▸ **Goal**
Copy out the lines of the records below, and only those lines, from the one with "cad_parts[node].hide_render = cad_parts[node].hide_viewport" through the one with "plinth_lip = 9; // [5:1:14]", exactly as they appear.
* begin Entries shown *
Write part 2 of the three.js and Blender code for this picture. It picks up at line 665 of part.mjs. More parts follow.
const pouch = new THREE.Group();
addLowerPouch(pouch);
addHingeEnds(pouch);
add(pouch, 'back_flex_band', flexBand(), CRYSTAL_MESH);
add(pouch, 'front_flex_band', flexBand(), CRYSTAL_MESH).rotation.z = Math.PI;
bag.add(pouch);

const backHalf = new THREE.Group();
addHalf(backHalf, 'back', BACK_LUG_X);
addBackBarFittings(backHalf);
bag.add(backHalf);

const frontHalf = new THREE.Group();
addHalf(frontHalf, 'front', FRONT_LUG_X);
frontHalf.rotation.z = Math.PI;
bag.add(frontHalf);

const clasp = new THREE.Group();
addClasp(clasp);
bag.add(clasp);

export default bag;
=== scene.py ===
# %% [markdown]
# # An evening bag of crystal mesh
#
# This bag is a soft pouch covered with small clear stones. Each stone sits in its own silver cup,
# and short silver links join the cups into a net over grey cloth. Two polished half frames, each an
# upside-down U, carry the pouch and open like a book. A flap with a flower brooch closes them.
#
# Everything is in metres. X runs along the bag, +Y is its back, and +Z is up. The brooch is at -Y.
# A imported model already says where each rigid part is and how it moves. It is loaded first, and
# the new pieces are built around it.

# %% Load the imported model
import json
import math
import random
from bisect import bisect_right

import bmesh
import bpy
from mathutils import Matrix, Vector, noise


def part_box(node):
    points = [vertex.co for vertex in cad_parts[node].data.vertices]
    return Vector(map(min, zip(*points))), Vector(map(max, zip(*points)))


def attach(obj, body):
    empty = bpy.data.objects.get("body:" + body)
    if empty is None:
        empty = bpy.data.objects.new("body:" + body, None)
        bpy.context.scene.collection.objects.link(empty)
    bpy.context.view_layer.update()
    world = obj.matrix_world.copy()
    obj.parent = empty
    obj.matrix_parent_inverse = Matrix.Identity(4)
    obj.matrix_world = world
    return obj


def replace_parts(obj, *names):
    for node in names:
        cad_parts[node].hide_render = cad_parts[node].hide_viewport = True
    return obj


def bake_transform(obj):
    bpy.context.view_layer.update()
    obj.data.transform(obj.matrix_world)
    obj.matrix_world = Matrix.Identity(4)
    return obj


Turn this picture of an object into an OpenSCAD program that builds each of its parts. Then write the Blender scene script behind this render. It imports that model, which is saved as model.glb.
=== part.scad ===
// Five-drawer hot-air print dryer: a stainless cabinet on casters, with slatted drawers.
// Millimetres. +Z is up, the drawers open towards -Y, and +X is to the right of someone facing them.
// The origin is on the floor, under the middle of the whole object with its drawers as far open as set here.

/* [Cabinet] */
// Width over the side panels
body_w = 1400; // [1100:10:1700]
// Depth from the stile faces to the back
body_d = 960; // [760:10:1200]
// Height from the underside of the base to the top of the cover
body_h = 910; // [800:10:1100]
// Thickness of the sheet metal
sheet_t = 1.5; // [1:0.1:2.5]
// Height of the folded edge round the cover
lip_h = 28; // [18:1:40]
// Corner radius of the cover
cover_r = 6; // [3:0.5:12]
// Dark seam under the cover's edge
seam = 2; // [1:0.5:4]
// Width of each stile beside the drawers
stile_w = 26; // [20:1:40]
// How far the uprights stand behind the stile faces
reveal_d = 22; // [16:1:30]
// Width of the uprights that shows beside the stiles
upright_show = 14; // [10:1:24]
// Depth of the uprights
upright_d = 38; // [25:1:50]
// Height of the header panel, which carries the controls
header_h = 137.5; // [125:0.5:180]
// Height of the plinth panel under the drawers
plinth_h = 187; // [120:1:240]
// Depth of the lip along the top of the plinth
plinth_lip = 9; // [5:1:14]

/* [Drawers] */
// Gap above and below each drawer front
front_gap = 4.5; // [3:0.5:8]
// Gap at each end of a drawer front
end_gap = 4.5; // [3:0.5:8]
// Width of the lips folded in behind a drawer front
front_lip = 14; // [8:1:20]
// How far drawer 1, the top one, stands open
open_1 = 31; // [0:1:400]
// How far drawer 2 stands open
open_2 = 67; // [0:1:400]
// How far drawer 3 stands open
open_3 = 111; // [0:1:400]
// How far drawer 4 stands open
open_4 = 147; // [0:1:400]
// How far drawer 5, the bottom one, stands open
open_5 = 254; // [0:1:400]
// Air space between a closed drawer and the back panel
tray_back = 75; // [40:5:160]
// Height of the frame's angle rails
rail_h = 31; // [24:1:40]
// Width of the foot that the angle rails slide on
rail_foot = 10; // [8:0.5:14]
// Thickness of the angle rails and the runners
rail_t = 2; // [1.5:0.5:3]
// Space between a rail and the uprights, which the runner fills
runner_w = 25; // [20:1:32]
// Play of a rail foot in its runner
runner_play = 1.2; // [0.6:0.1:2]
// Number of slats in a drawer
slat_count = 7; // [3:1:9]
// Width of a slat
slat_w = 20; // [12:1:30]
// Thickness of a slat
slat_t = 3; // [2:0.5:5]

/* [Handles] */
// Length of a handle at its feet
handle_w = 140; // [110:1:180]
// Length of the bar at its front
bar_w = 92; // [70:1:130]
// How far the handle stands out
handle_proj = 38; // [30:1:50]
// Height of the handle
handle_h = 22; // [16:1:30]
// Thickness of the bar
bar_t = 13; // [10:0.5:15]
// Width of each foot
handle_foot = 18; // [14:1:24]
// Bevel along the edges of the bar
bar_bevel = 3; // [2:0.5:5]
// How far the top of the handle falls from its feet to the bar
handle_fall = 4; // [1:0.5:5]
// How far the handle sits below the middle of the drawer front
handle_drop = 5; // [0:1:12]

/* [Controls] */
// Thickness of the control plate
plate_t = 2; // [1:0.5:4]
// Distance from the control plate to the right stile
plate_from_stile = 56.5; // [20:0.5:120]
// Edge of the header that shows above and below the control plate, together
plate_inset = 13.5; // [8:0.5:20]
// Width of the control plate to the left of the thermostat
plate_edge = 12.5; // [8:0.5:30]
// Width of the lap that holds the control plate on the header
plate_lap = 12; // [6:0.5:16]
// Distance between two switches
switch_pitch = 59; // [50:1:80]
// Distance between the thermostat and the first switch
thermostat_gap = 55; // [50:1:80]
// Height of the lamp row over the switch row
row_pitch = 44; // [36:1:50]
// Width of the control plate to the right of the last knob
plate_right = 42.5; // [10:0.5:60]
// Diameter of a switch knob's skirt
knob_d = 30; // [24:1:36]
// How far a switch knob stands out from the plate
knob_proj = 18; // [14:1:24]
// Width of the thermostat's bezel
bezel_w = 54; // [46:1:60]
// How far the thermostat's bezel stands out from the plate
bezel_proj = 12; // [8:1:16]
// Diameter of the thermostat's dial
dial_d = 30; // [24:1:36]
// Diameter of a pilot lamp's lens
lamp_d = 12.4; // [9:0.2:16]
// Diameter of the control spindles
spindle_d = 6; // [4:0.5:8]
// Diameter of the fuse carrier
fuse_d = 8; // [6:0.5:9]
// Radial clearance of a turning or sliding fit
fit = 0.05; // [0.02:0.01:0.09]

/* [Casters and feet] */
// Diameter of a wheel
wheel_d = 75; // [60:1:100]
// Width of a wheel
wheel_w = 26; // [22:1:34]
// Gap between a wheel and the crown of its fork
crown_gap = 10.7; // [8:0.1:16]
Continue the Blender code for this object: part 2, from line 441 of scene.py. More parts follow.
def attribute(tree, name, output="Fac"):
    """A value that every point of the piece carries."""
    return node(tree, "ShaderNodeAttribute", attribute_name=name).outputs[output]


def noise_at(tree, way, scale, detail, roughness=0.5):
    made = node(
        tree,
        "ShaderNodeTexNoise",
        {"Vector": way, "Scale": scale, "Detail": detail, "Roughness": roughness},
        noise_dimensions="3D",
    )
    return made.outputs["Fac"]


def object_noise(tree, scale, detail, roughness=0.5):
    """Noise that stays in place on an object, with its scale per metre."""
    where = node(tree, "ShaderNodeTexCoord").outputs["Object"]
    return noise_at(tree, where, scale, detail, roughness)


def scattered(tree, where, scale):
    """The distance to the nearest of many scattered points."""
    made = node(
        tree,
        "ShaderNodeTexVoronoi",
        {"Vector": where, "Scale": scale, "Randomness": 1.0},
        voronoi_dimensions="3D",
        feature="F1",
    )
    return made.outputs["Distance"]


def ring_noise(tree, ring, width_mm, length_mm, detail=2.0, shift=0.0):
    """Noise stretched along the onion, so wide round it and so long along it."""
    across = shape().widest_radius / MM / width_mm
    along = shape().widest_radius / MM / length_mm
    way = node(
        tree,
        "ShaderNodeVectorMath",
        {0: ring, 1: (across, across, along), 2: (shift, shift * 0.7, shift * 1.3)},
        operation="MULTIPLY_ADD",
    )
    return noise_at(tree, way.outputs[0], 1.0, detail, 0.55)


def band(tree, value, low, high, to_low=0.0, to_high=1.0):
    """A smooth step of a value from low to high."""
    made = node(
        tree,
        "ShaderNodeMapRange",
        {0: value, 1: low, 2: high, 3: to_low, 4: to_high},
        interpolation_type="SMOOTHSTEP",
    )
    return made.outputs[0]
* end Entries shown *
▸ **Right answer**
        cad_parts[node].hide_render = cad_parts[node].hide_viewport = True
    return obj


def bake_transform(obj):
    bpy.context.view_layer.update()
    obj.data.transform(obj.matrix_world)
    obj.matrix_world = Matrix.Identity(4)
    return obj


Turn this picture of an object into an OpenSCAD program that builds each of its parts. Then write the Blender scene script behind this render. It imports that model, which is saved as model.glb.
=== part.scad ===
// Five-drawer hot-air print dryer: a stainless cabinet on casters, with slatted drawers.
// Millimetres. +Z is up, the drawers open towards -Y, and +X is to the right of someone facing them.
// The origin is on the floor, under the middle of the whole object with its drawers as far open as set here.

/* [Cabinet] */
// Width over the side panels
body_w = 1400; // [1100:10:1700]
// Depth from the stile faces to the back
body_d = 960; // [760:10:1200]
// Height from the underside of the base to the top of the cover
body_h = 910; // [800:10:1100]
// Thickness of the sheet metal
sheet_t = 1.5; // [1:0.1:2.5]
// Height of the folded edge round the cover
lip_h = 28; // [18:1:40]
// Corner radius of the cover
cover_r = 6; // [3:0.5:12]
// Dark seam under the cover's edge
seam = 2; // [1:0.5:4]
// Width of each stile beside the drawers
stile_w = 26; // [20:1:40]
// How far the uprights stand behind the stile faces
reveal_d = 22; // [16:1:30]
// Width of the uprights that shows beside the stiles
upright_show = 14; // [10:1:24]
// Depth of the uprights
upright_d = 38; // [25:1:50]
// Height of the header panel, which carries the controls
header_h = 137.5; // [125:0.5:180]
// Height of the plinth panel under the drawers
plinth_h = 187; // [120:1:240]
// Depth of the lip along the top of the plinth
plinth_lip = 9; // [5:1:14]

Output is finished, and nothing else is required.